House debates

Monday, 25 June 2012

Bills

Corporations Amendment (Future of Financial Advice) Bill 2012; Consideration of Senate Message

12:04 pm

Photo of Joe HockeyJoe Hockey (North Sydney, Liberal Party, Shadow Treasurer) Share this | Hansard source

The coalition's position has not changed since it previously considered this package of legislation. We are disappointed that our series of detailed amendments last time have not been adopted by the government.

Our amendments, firstly, sought to delay the implementation of the legislation until 1 July 2013. We thought we nearly had the government's agreement on our proposal for that. Instead they have gone down their own path in the Senate. Secondly, we sought to remove opt-in arrangements. Thirdly, we sought to make annual fee disclosures prospective rather than retrospective. Fourthly, we wanted to ensure that anti-avoidance provisions only applied prospectively. Fifthly, we wanted to ensure that commissions are not paid on life risk insurance inside MySuper products or within superannuation if the cover is automatic. Sixthly, we sought to ensure that superannuation funds retain the ability to offer intrafund advice.

Seventh, we wanted to provide a clear definition of a 'funds manager' to ensure that fees are not caught in the ban on volume based shelf-space fees and to permit rebates from fund managers to product providers and retain consumer scale benefits discounts. Eighth, we wanted to allow scaleable advice. Ninth, we wanted to instil a robust best-interest duty recommendation to enhance and improve consumer protections. Tenth, we wanted to provide express exemption on general, over-the-counter advice. Eleventh, we wanted to amend an unintended consequence to ensure that there is a causal link between the payment for and provision of financial advice. Twelfth, we wanted to ensure that a financial advisory business can be sold to employees of the business without the sale proceeds being caught in conflicted remuneration provisions within the legislation.
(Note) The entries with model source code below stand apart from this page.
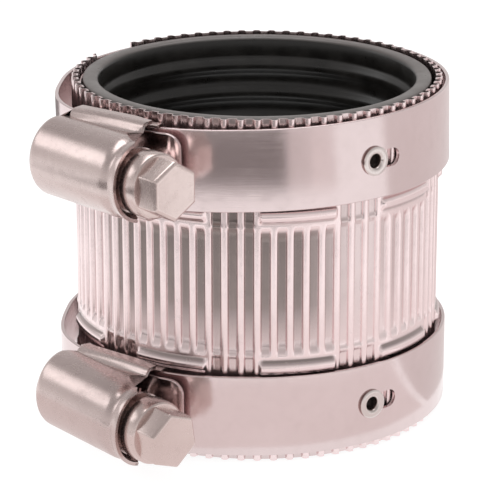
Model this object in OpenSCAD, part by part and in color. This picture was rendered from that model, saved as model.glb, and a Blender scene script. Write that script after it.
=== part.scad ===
// Hubless pipe coupling: a rubber sleeve inside a corrugated steel shield, held by two worm-drive band clamps.
// The origin is on the coupling's axis, in the plane of the lower rim. +Z runs along the pipe.
// The worm housings are on the -Y side. The screws lie near X, with their hex heads at +X and swung outward.

/* [Coupling] */
// Length of the shield from rim to rim
coupling_h = 54; // [53:0.5:56]
// Outside diameter of the pipes that the coupling joins
pipe_od = 48.26; // [48.1:0.01:48.3]

/* [Rubber sleeve] */
// Outer radius of the sleeve
sleeve_r = 27.5; // [27.2:0.1:27.5]
// Radius of the plain bore at the mouths and between the ribs
sleeve_bore_r = 25.0; // [24.8:0.1:25.3]
// Distance from one sealing rib to the next
rib_pitch = 4.7; // [4.2:0.1:5]
// Number of sealing ribs in each socket
rib_count = 3; // [2:1:3]
// Inner radius of the stop ring that the pipe ends meet
stop_r = 20.5; // [20:0.5:22]

/* [Shield] */
// Thickness of the shield's sheet
sheet_t = 0.25; // [0.2:0.05:0.25]
// Outer radius of the crests near the rims
rim_crest_r = 29.2; // [29:0.1:29.4]
// Outer radius of the crests between the clamps
mid_crest_r = 28.85; // [28.8:0.05:28.9]
// Depth of the corrugation near the rims
rim_depth = 0.8; // [0.7:0.05:0.8]
// Depth of the grooves between the clamps
groove_depth = 0.5; // [0.4:0.05:0.5]
// Length of the grooves between the clamps
groove_len = 20; // [15:0.5:20]
// How far the stiffening beads stand proud of the sheet
bead_proud = 0.62; // [0.4:0.02:0.7]

/* [Clamps] */
// Width of each band
band_w = 12.7; // [12:0.1:12.8]
// Thickness of each band
band_t = 0.6; // [0.5:0.05:0.6]
// Inner radius of each band's hoop
band_in_r = 30.2; // [30.1:0.1:30.4]
// Distance from the rim to the nearer edge of its band
band_inset = 1.2; // [1:0.1:1.4]
// Direction of the eyelets that hold the bands to the shield, in degrees from +X
eyelet_angle = 346; // [340:1:348]

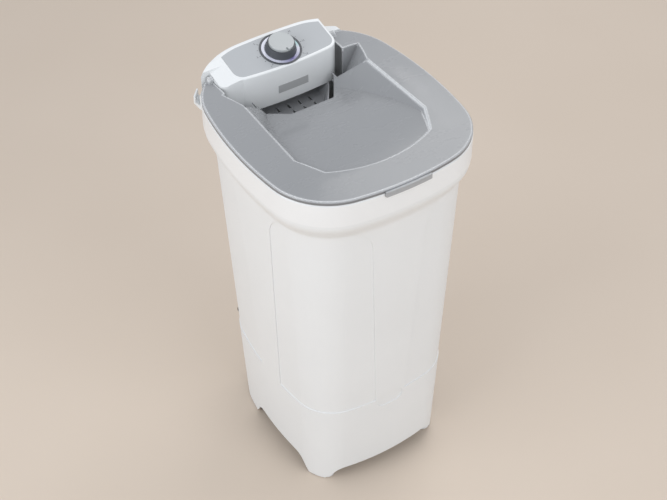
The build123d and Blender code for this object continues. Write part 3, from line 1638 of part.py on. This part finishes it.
# Lint filter: a window frame on side tongues, with a slotted screen in it
with BuildPart() as filter_frame:
    with BuildSketch(Plane.XY.offset(filter_bottom)):
        with Locations((filter_x - filter_depth / 2, filter_y)):
            Rectangle(filter_depth, filter_width)
            with Locations((filter_depth / 2 - 4.5, 0)):
                Rectangle(tongue_thickness, filter_width + 2 * tongue_reach)
    extrude(amount=filter_height)
    with BuildSketch(Plane.YZ.offset(filter_x - filter_depth)):
        with Locations((filter_y, filter_bottom + filter_height / 2)):
            RectangleRounded(filter_width - 16, filter_height - 20, 8)
    extrude(amount=filter_depth, mode=Mode.SUBTRACT)
    with BuildSketch(Plane.YZ.offset(filter_x - filter_depth / 2 - screen_thickness / 2 - fit_gap)):
        with Locations((filter_y, filter_bottom + filter_height / 2)):
            RectangleRounded(filter_width - 10, filter_height - 14, 8)
    extrude(amount=screen_thickness + 2 * fit_gap, mode=Mode.SUBTRACT)
    with BuildSketch(Plane.XY.offset(filter_bottom + filter_height - 4)):
        with Locations((filter_x - filter_depth, filter_y)):
            SlotOverall(filter_width / 2, 16, rotation=90)
    extrude(amount=4)
filter_frame.part.label = "filter_frame"
export_step(filter_frame.part, "parts/filter_frame.step")

with BuildPart() as filter_screen:
    with BuildSketch(Plane.YZ.offset(filter_x - filter_depth / 2 - screen_thickness / 2)):
        with Locations((filter_y, filter_bottom + filter_height / 2)):
            RectangleRounded(filter_width - 10 - 2 * fit_gap, filter_height - 14 - 2 * fit_gap, 8)
            with GridLocations(0, 10, 1, 10):
                SlotOverall(filter_width - 24, 5, mode=Mode.SUBTRACT)
    extrude(amount=screen_thickness)
filter_screen.part.label = "filter_screen"
export_step(filter_screen.part, "parts/filter_screen.step")
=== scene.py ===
import json
from math import asin, cos, radians, sin

import bpy
from mathutils import Matrix, Vector


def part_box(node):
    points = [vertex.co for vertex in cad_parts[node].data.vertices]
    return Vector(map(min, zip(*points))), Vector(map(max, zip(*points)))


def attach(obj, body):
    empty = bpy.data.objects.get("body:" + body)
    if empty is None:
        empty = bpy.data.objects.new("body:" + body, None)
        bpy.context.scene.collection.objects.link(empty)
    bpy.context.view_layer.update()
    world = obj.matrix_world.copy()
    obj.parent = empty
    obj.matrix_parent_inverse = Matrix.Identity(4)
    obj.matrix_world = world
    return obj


# Semi-automatic washing machine: white tapered cabinet, smoked lid, rear console with one knob.
# Front faces -Y, Z is up, and every length is in metres.
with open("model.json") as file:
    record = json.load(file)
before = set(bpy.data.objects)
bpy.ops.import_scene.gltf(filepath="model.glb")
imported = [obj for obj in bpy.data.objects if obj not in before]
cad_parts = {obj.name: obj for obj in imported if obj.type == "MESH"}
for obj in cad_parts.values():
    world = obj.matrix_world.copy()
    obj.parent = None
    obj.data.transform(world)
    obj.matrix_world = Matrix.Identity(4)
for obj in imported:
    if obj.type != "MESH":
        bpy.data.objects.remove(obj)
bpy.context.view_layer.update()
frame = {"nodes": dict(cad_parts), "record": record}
mm = 0.001

# Camera, as the photograph sees the machine
view_azimuth = radians(-32.12)
view_elevation = radians(42.55)
view_roll = radians(0.73)
view_offset = Vector((7.2, 333.6, 3392.0)) * mm
lens_length = 84.14

# Places on the lid that its finish follows
rim_half_width = 213 * mm
rim_half_depth = 243 * mm
lip_top = 799.3 * mm
tab_back = -242.8 * mm

# The dial's axis, where it meets the console's sloping top
joints = {joint["name"]: joint for joint in frame["record"]["behaviour"]["joints"]}
dial_centre = Vector(joints["timer_turn"]["pos_m"])
panel_tilt = asin(joints["timer_turn"]["axis"][1])

# Print on the console's top
ink_height = 0.16 * mm
tick_circle = 44.6 * mm
number_circle = 50.5 * mm
number_size = 5.6 * mm
long_tick, short_tick, tick_width = 3.6 * mm, 2.2 * mm, 0.85 * mm
last_mark = 14
first_mark_angle, mark_step = 220, 20
numbered_marks = (1, 3, 5, 10, 12, 14)
bare_sector = 0.7

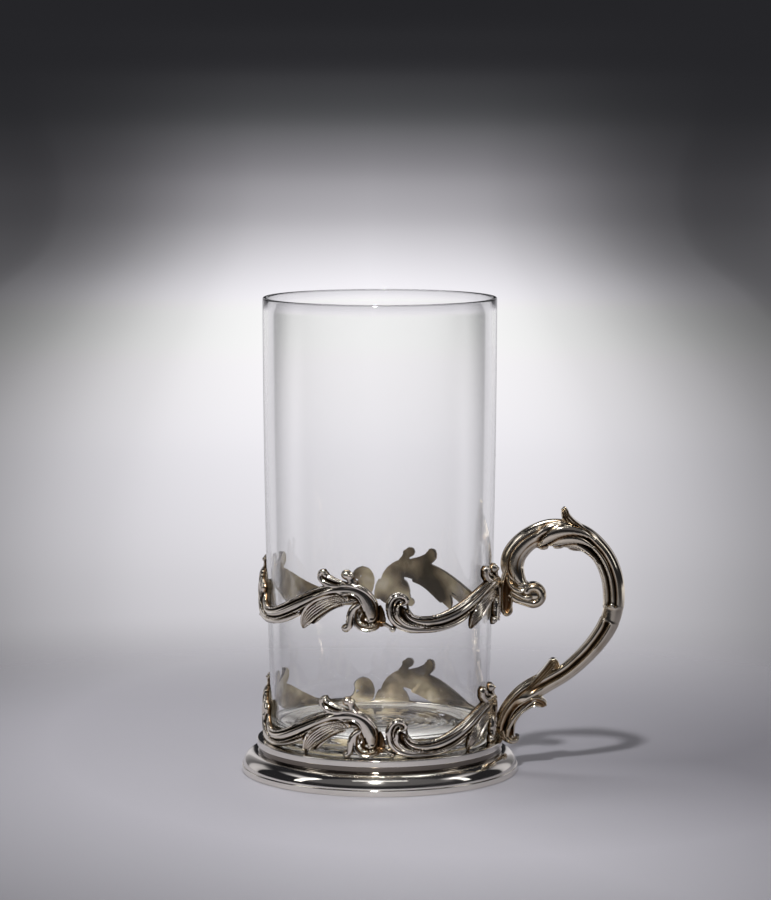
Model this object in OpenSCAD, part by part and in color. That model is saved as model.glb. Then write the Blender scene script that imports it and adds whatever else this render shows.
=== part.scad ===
// Tea glass in a cast silver holder: two openwork scroll bands, a moulded foot and a scroll handle.
// Millimetres, +Z up, origin on the axis of the glass where the foot meets the table, handle at +X.

/* [Glass] */
// Outside width of the glass at its mouth
glass_d = 70; // [62:1:78]
// Height of the glass
glass_h = 134.3; // [115:1:150]
// How much the radius narrows from the mouth to the bottom
glass_taper = 2.4; // [0.4:0.2:4]
// Thickness of the glass wall
glass_wall = 1.8; // [1.2:0.1:2.6]
// Thickness of the glass bottom
glass_bottom = 6; // [3:0.5:9]
// Radius of the heel, between wall and bottom
glass_heel = 2.4; // [1.4:0.2:3]

/* [Foot] */
// How far the rim strip stands out past the square ring above it
foot_spread = 4.6; // [3.4:0.1:8]
// Height of the foot, up to where the lower band stands
foot_h = 9.8; // [9:0.1:14]
// Height of the flat strip under the foot
rim_h = 1.95; // [1.2:0.05:2.4]
// Width of that strip, seen from below
rim_w = 2; // [1.6:0.1:2.6]
// Height of the square ring that carries the lower band
ring_h = 2.1; // [1.6:0.1:2.4]
// How far that ring stands out past the lower band
ring_lip = 1.2; // [0.6:0.1:1.8]
// Thickness of the spun sheet and of the floor plate
sheet = 1; // [0.8:0.1:1.2]

/* [Bands] */
// Height of an openwork band
band_h = 18.6; // [16:0.2:22]
// Height of the highest relief, from the back of a casting
relief = 2.3; // [1.8:0.1:3]
// Height from the foot of the lower band to the foot of the upper one
band_rise = 37.6; // [32:0.5:44]
// Width of the fluted stem at its widest
stem_w = 4.7; // [4:0.1:5.2]
// How much lower the upper band hangs on its low side than on its high one
band_lean = 3; // [0:0.1:4]
// Clearance between the glass and the castings
glass_gap = 0.35; // [0.2:0.05:0.6]

/* [Handle] */
// How far the handle reaches out from the upper band
handle_reach = 37.5; // [32:0.5:44]
// Depth of the handle bar, seen from the side
grip_w = 7; // [6:0.2:8]
// Thickness of the handle bar, seen from behind
grip_t = 6.6; // [5:0.2:8]

/* [Hidden] */
castings = [1, 2, 3, 4];

// Cuts run past the metal by this much
overrun = 1;
// Facets on the back of the castings, all round the glass
back_facets = 36;

// Places up the axis
floor_z = foot_h - ring_h + sheet;
upper_z = foot_h + band_rise;

// The glass narrows faster the nearer it is to its bottom
function glass_r(z) = glass_d/2 - glass_taper * pow(1 - (z - floor_z)/glass_h, 2);

// Back of each band, and the flat on it where the handle is soldered
pad_share = 0.8;
lower_r = glass_r(foot_h + band_h) + glass_gap;
upper_r = glass_r(upper_z + band_h) + glass_gap;
// The upper band hangs from the handle alone, and leans back and a little towards it
lean_angle = 70;
lower_pad = lower_r + relief*pad_share;
upper_pad = upper_r + relief*pad_share;

// Radii of the foot, from the outside inward
ring_r = lower_r + relief + ring_lip;
rim_r = ring_r + foot_spread;
neck_r = ring_r - sheet/2;
bore_r = lower_r - glass_gap;
ledge_w = 2.2;
plate_gap = 0.15;
flange_inset = 0.35;
// Broken edges of the rim strip and of the seat ring
bevel = 0.3;

// The handle's outline: across from the upper band, and up from the lower band's foot
rise_share = 1.77;
handle_rise = band_rise * rise_share;
function handle_x(share) = upper_pad + share*handle_reach;
function handle_z(share) = foot_h + share*handle_rise;

// Curve through rows of numbers, every span between two rows cut into equal steps
function span_point(a, b, c, d, t) =
  (2*b + (c - a)*t + (2*a - 5*b + 4*c - d)*t*t + (3*b - a - 3*c + d)*t*t*t) / 2;
function smooth(rows, steps) = let (last = len(rows) - 1) concat(
  [for (i = [0:last - 1]) for (j = [0:steps - 1])
    span_point(rows[max(i - 1, 0)], rows[i], rows[i + 1], rows[min(i + 2, last)], j/steps)],
  [rows[last]]);

// Direction of a flat path at one of its points, and the direction to its left
function heading(path, i) =
  let (step = path[min(i + 1, len(path) - 1)] - path[max(i - 1, 0)]) step/norm(step);
function left_of(h) = [-h[1], h[0]];

// Skin over rings that all have the same number of points, closed at both ends
module skin(rings) {
  m = len(rings[0]);
  last = len(rings) - 1;
  sides = [for (i = [0:last - 1]) for (j = [0:m - 1])
    let (a = i*m + j, b = i*m + (j + 1)%m) each [[a, b + m, b], [a, a + m, b + m]]];
  first_end = [for (j = [1:m - 2]) [0, j, j + 1]];
  last_end = [for (j = [1:m - 2]) [last*m, last*m + j + 1, last*m + j]];
  polyhedron([for (ring = rings) each ring], concat(sides, first_end, last_end), convexity = 10);
}

// Sections across a strip: place from one edge to the other, and height
fluted_shares = [[1, 0.5], [0.72, 0.9], [0.44, 0.62], [0.06, 1], [-0.52, 0.86], [-1, 0.4]];
paired_shares = [[1, 0.4], [0.5, 1], [0, 0.6], [-0.5, 1], [-1, 0.4]];
veined_shares = [[1, 0.4], [0.64, 1], [0.32, 0.62], [0, 0.98], [-0.32, 0.62], [-0.64, 0.9], [-1, 0.35]];
domed_shares = [[1, 0.4], [0.45, 1], [-0.45, 1], [-1, 0.4]];

// The scrolls of one casting. A row is the place along a quarter of the band, the place up it,
// the width as a share of the stem's, and the height as a share of the highest relief.
stem_shares = [
  [0.112, 0.468, 0.24, 0.55], [0.138, 0.53, 0.28, 0.7], [0.1, 0.596, 0.36, 0.85],
  [0.062, 0.55, 0.4, 0.9], [0.048, 0.4, 0.44, 0.92], [0.064, 0.235, 0.58, 0.92],
  [0.112, 0.132, 0.82, 0.9], [0.19, 0.116, 0.98, 0.88], [0.3, 0.165, 1, 0.87],
  [0.43, 0.273, 0.96, 0.87], [0.56, 0.437, 0.9, 0.86], [0.7, 0.598, 0.76, 0.83],
  [0.82, 0.67, 0.62, 0.84], [0.902, 0.645, 0.68, 0.9], [0.945, 0.538, 0.88, 0.95],
  [0.952, 0.38, 1.08, 1], [0.94, 0.225, 0.62, 0.8]];
tongue_shares = [
  [0.088, 0.43, 0.34, 0.9], [0.092, 0.32, 0.44, 1], [0.122, 0.205, 0.4, 1], [0.18, 0.14, 0.15, 0.85]];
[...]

And lastly, my lucky number, 13: we wanted to ensure that counterproductive geographical limits were removed from the legislation. These, you would agree, Madam Deputy Speaker, are all sensible amendments. They are all wise, they are all carefully considered—and they have all been rejected by the government in its wisdom. The coalition are of the opinion that we are unable to support this legislation in its current form, without passage of our substantive amendments.

I note that the government have chosen to move an amendment in the Senate on the start date of this legislation. The government have done this because they did not have the legislation ready when the legislation was before the House in March and despite the fact that the coalition moved an amendment which would have had the same effect as the government's amendment. We put forward amendments in the House of Representatives; the government rejected them here and then made one of those same amendments in the Senate, and they are now saying, 'What a great idea.' I urge the Assistant Treasurer and Minister for Employment and Workplace Relations, Financial Services and Superannuation, who is the minister at the table: pick up the other 12 proposed coalition amendments. It is not too late, Bill. Forget what the Treasurer thinks. He is the same Treasurer who was out there this morning saying that the claim about the denial of water to schoolkids was in fact a great big lie. I would not believe anything that the Treasurer says, especially on this legislation. Do not take his advice on FOFA.